**my dual monitor system**
Academics have the ‘luxury’ of being more flexible about where they work. Unless you’re teaching a face-to-face class, then you’re in a space. The amount of writing and scholarship that we undertake can be done from almost anywhere we choose and most of the time, it’s a really nice perk of the job. I find myself vacillating from my home, to my office, to the local starbucks, to another local coffee shop most of the time. I never get too cozy in one spot because the moment I do, I hate it–my productivity decreases and I’m rotating my writing spot once again.
All spring: Starbucks. Solo.
Summer: local coffee shop with a writing group
Start of the semester: office. Solo.
Currently: home or a studio space that I have access too. Solo.
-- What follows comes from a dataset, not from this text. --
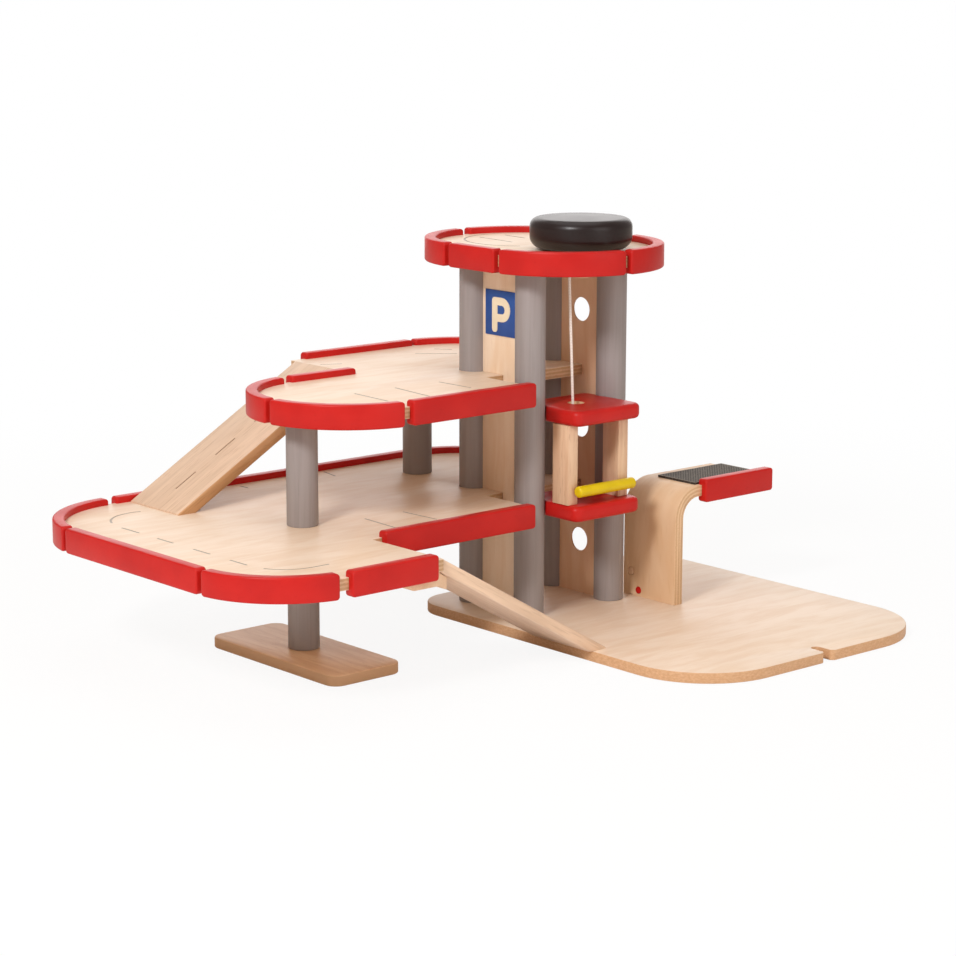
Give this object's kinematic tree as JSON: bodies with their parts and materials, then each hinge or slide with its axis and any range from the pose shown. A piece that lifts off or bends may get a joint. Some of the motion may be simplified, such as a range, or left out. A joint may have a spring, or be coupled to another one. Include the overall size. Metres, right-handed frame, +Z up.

I found myself reflecting on this cycle this morning. I spent several hours editing an article from my couch. Thanks to our ‘off campus sign in’ feature, I can sign into the library from anywhere and have access to the millions of scholarly publications the university pays for. (thanks big university). I had the tv on for the ‘white noise’ effect spewing old episodes of Grey’s Anatomy on Netflix and before I knew it, it was lunchtime, time to eat, time to move so I could take care of some stuff on campus and get out to schools.
Not a bad gig.
Now, to play my own devil’s advocate-this amount of space can cause problems too. Leaving work at work takes on a whole new meaning and just like grad school, the work is always there….calling…echoing….nagging….and that’s not always a good thing.
Having the permission to work almost anywhere can be a huge distractor too. Working from home is a great thing but what happens when that TV gets too distracting and you get sucked in? The same can be said for any location. There’s always a distraction around the corner. It’s ok to tell yourself that you just can’t work from home because other things are too distracting. One of my former roommates “tried” to work from home all of the time, but usually ended up at the office. It just wasn’t going to happen. My faculty friends all have their favorite spot, but some of them have hectic schedules, so they just take the time and whatever space they’re in and use it.
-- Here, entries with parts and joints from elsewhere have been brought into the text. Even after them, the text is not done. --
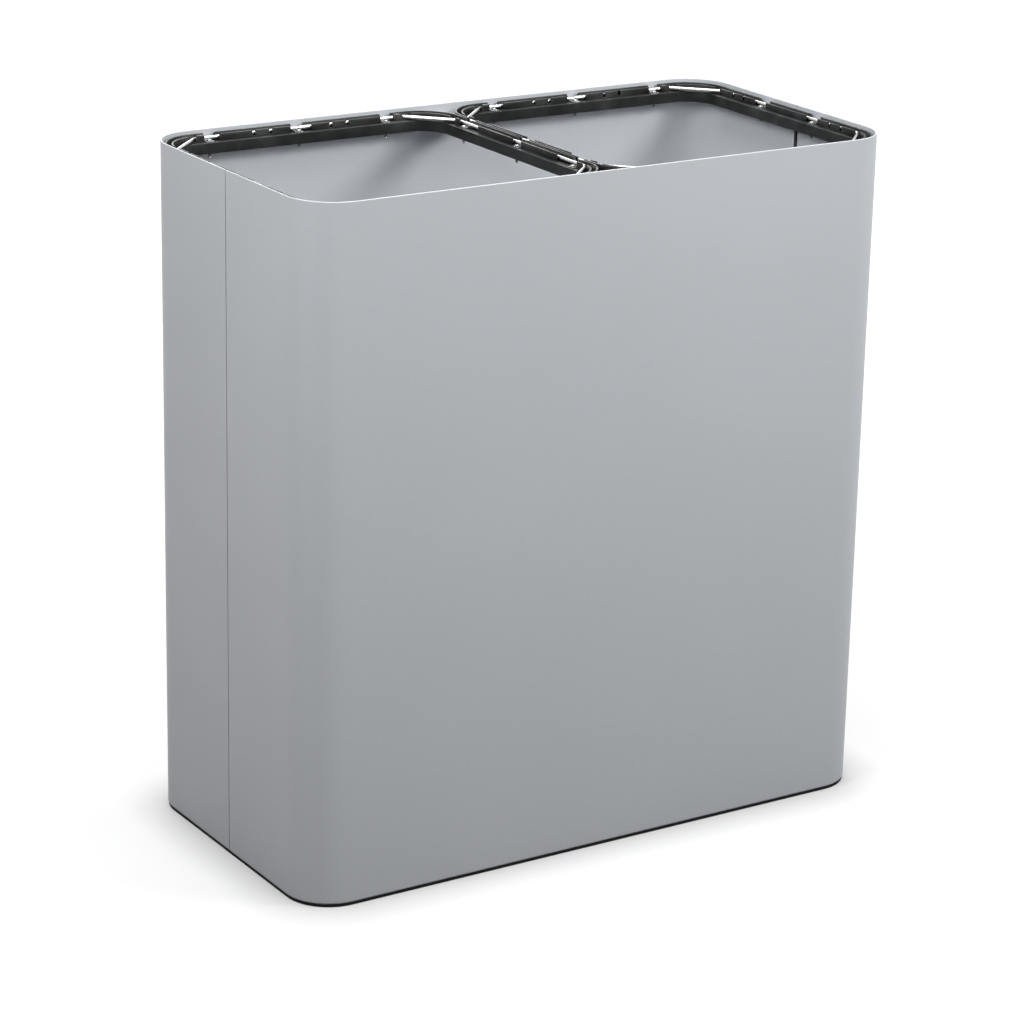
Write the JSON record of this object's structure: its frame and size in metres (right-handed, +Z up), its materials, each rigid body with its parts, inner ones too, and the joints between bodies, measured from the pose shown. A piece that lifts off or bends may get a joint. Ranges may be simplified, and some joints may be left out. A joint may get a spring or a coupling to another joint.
{
  "type": "double recycling bin",
  "caption": "Open-top floor bin in satin grey sheet steel with two square black bag frames side by side, each with a hinged steel rod that clamps the bag.",
  "frame": {"origin": "on the floor under the middle of the bin", "axes": "+Z up, +X along the long side to the right of the front, -Y the front"},
  "size_m": [0.671, 0.339, 0.703],
  "materials": {
    "shell_paint": "satin",
    "black_plastic": "matte",
    "black_rubber": "matte",
    "zinc_steel": "satin",
    "bright_steel": "bright",
    "rod_steel": "polished"
  },
  "bodies": {
    "shell": {"front_shell_half": "shell_paint", "rear_shell_half": "shell_paint", "weld_studs": "bright_steel", "left_joint_strip": "black_plastic", "right_joint_strip": "black_plastic", "base_edge_ring": "black_rubber", "floor_plate": "zinc_steel", "base_screws": "bright_steel", "base_nuts": "bright_steel", "front_support_rail": "zinc_steel", "rear_support_rail": "zinc_steel", "left_support_rail": "zinc_steel", "right_support_rail": "zinc_steel", "centre_support_bar": "zinc_steel", "rail_nuts": "bright_steel"},
    "left_frame": {"left_bag_frame": "black_plastic", "left_rear_guide_1": "black_plastic", "left_rear_guide_2": "black_plastic", "left_front_guide_1": "black_plastic", "left_front_guide_2": "black_plastic", "left_outer_guide_1": "black_plastic", "left_outer_guide_2": "black_plastic", "left_outer_guide_3": "black_plastic", "left_middle_guide_1": "black_plastic", "left_middle_guide_2": "black_plastic", "left_rear_outer_corner_guide": "black_plastic", "left_rear_middle_corner_guide": "black_plastic", "left_front_outer_corner_guide": "black_plastic", "left_front_middle_corner_guide": "black_plastic", "left_rod_clips": "bright_steel", "left_clip_screws": "bright_steel"},
    "left_rod": {"left_clamp_rod": "rod_steel", "left_rod_sleeve": "rod_steel"},
    "right_frame": {"right_bag_frame": "black_plastic", "right_rear_guide_1": "black_plastic", "right_rear_guide_2": "black_plastic", "right_front_guide_1": "black_plastic", "right_front_guide_2": "black_plastic", "right_outer_guide_1": "black_plastic", "right_outer_guide_2": "black_plastic", "right_outer_guide_3": "black_plastic", "right_middle_guide_1": "black_plastic", "right_middle_guide_2": "black_plastic", "right_rear_outer_corner_guide": "black_plastic", "right_rear_middle_corner_guide": "black_plastic", "right_front_outer_corner_guide": "black_plastic", "right_front_middle_corner_guide": "black_plastic", "right_rod_clips": "bright_steel", "right_clip_screws": "bright_steel"},
    "right_rod": {"right_clamp_rod": "rod_steel", "right_rod_sleeve": "rod_steel"}
  },
  "joints": [
    {"name": "left_frame_lift", "type": "slide", "parent": "shell", "child": "left_frame", "axis": [0, 0, 1], "range_m": [0, 0.06]},
    {"name": "left_rod_hinge", "type": "hinge", "parent": "left_frame", "child": "left_rod", "pos_m": [-0.166, 0.16105, 0.6953], "axis": [-1, 0, 0], "range_deg": [0, 90]},
    {"name": "right_frame_lift", "type": "slide", "parent": "shell", "child": "right_frame", "axis": [0, 0, 1], "range_m": [0, 0.06]},
    {"name": "right_rod_hinge", "type": "hinge", "parent": "right_frame", "child": "right_rod", "pos_m": [0.166, 0.16105, 0.6953], "axis": [-1, 0, 0], "range_deg": [0, 90]}
  ]
}
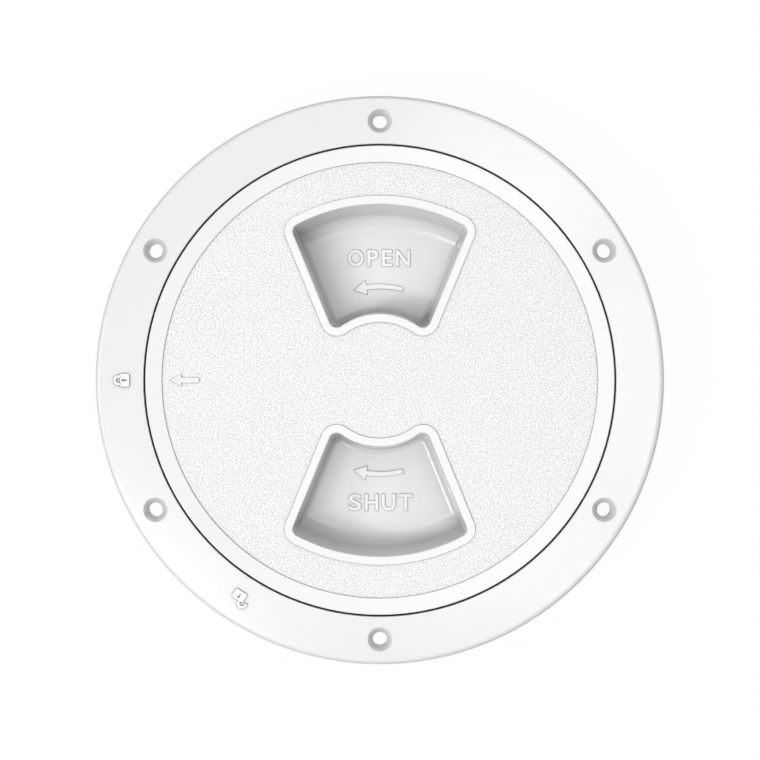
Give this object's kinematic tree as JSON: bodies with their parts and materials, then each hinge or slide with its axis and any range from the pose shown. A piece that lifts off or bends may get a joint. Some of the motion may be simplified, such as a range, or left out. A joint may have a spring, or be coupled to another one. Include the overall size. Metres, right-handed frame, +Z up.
{
  "type": "deck inspection plate",
  "caption": "Round white plastic deck inspection plate: a flanged ring with countersunk screw holes and a bayonet lid with hand recesses that turns open.",
  "frame": {"origin": "centre of the screw circle on the deck plane, which is the underside of the flange", "axes": "+Z up out of the deck; +Y towards the hand recess marked OPEN; +X to the right seen from above, so the closed padlock is on -X"},
  "size_m": [0.204, 0.204, 0.0264],
  "materials": {
    "frame_plastic": "smooth moulded white plastic, semi-gloss",
    "lid_plastic": "moulded white plastic, smooth rims and a fine grained field, semi-gloss",
    "seal_rubber": "matt black rubber"
  },
  "bodies": {
    "frame": {"frame_ring": "frame_plastic", "seal_ring": "seal_rubber"},
    "lid": {"lid": "lid_plastic"}
  },
  "joints": [
    {"name": "lid_turn", "type": "hinge", "parent": "frame", "child": "lid", "pos_m": [0, 0, 0], "axis": [0, 0, 1], "range_deg": [0, 57.5]}
  ]
}
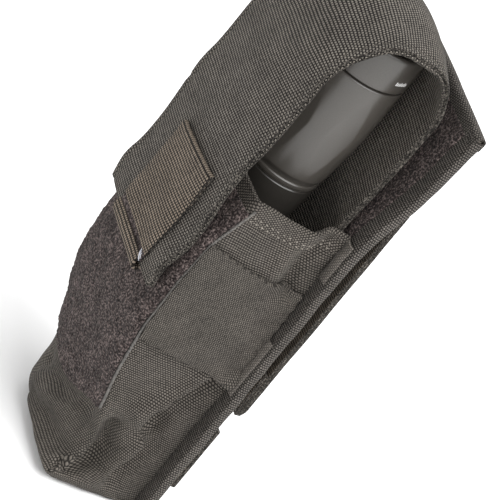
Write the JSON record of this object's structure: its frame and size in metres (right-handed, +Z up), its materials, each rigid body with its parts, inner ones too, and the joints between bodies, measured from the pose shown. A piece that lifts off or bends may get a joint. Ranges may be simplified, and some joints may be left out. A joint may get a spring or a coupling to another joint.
{
  "type": "flashlight in belt pouch",
  "caption": "Black metal flashlight with a faceted head, carried head up in a nylon belt pouch with a flap strap, elastic side bands and a belt loop on its back.",
  "frame": {"origin": "middle of the set's outer box in plan, at the height of the pouch's bottom, on the flashlight's axis", "axes": "+Z up along the flashlight's axis towards its head, -Y is the pouch's front, +Y its back, which lies against the belt, +X its right side"},
  "size_m": [0.0612, 0.0592, 0.1822],
  "materials": {
    "anodised_black": "satin",
    "lens_glass": "clear",
    "reflector_silver": "mirror",
    "brass": "machined",
    "spring_steel": "plated",
    "circuit_green": "lacquered",
    "emitter_yellow": "domed",
    "battery_wrap": "shrink film",
    "switch_plastic": "moulded",
    "rubber_black": "matte",
    "nylon_black": "coarse plain weave",
    "strap_black": "coarse ribbed weave",
    "webbing_black": "ribbed webbing",
    "elastic_black": "fine ribbed elastic",
    "loop_black": "fuzzy loop",
    "hook_black": "hook tape",
    "binding_black": "smooth folded tape",
    "thread_black": "dense stitching"
  },
  "bodies": {
    "pouch": {"back_panel": "nylon_black", "front_panel": "nylon_black", "bottom_panel": "nylon_black", "front_loop_patch": "loop_black", "back_loop_patch": "loop_black", "mouth_binding": "binding_black", "webbing_row": "webbing_black", "side_gusset_right": "nylon_black", "side_gusset_left": "nylon_black", "elastic_band_right": "elastic_black", "elastic_band_left": "elastic_black", "seam_binding_right": "binding_black", "seam_binding_left": "binding_black", "flap_tail": "strap_black", "belt_tongue": "webbing_black", "belt_tongue_loop": "loop_black", "belt_anchor": "webbing_black", "bartacks": "thread_black"},
    "flap": {"flap_strap": "strap_black", "flap_lining": "strap_black", "flap_edge_right": "binding_black", "flap_edge_left": "binding_black", "flap_hook_patch": "hook_black", "pull_tab": "webbing_black", "pull_tab_fold": "webbing_black"},
    "belt_strap": {"belt_loop": "webbing_black", "belt_loop_fold": "webbing_black", "belt_loop_hook": "hook_black"},
    "light": {"head_shell": "anodised_black", "body_tube": "anodised_black", "reflector": "reflector_silver", "led_emitter": "emitter_yellow", "led_board": "circuit_green", "heat_pill": "brass", "driver_board": "circuit_green", "driver_spring": "spring_steel", "battery_cell": "battery_wrap", "battery_cap": "spring_steel", "head_seal": "rubber_black", "tail_seal": "rubber_black"},
    "bezel": {"bezel_ring": "anodised_black", "lens": "lens_glass", "lens_seal": "rubber_black"},
    "tail": {"tail_cap": "anodised_black", "switch_module": "switch_plastic", "retaining_ring": "brass", "tail_spring": "spring_steel"},
    "button": {"tail_button": "rubber_black", "switch_plunger": "switch_plastic"}
  },
  "joints": [
    {"name": "light_draw", "type": "slide", "parent": "pouch", "child": "light", "axis": [0, 0, 1], "range_m": [0, 0.035]},
    {"name": "flap_open", "type": "hinge", "parent": "pouch", "child": "flap", "pos_m": [0, 0.027, 0.1665], "axis": [-1, 0, 0], "range_deg": [0, 150]},
    {"name": "belt_strap_open", "type": "hinge", "parent": "pouch", "child": "belt_strap", "pos_m": [0, 0.0274, 0.1386], "axis": [1, 0, 0], "range_deg": [0, 100]},
    {"name": "bezel_turn", "type": "hinge", "parent": "light", "child": "bezel", "pos_m": [0, 0, 0.165], "axis": [0, 0, 1], "range_deg": [0, 180]},
    {"name": "tail_cap_turn", "type": "hinge", "parent": "light", "child": "tail", "pos_m": [0, 0, 0.03], "axis": [0, 0, 1], "range_deg": [0, 180]},
    {"name": "tail_button_press", "type": "slide", "parent": "tail", "child": "button", "axis": [0, 0, 1], "range_m": [0, 0.0016], "stiffness_N_per_m": 1500, "springref_m": -0.0006}
  ],
  "couplings": [
    {"joint": "flap_open", "follows": "light_draw", "rad_per_m": 74.8}
  ]
}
This kind of freedom also means we must be more disciplined about our work. It’s easy to say, “I’m working from home” and then not do a single thing- remember some of those yahoo employees who never logged into their VPN accounts all those days? However, we should also know ourselves well enough by now to know how we like to work. Do we need to clock those eight hours a day every day? Not necessarily, but we better be turning out what we promised in the mean time.
As the frenzy of the semester hits (or hit several weeks ago), it’s always nice to do a ‘check in’ and see where we are cognitively. It’s ok to admit we need a change of pace, a change in location, or assess that things are going well. We don’t always have the luxury to choose where we work, so taking advantage of the time, space, and permission is key for some.
Where do you like to work and write?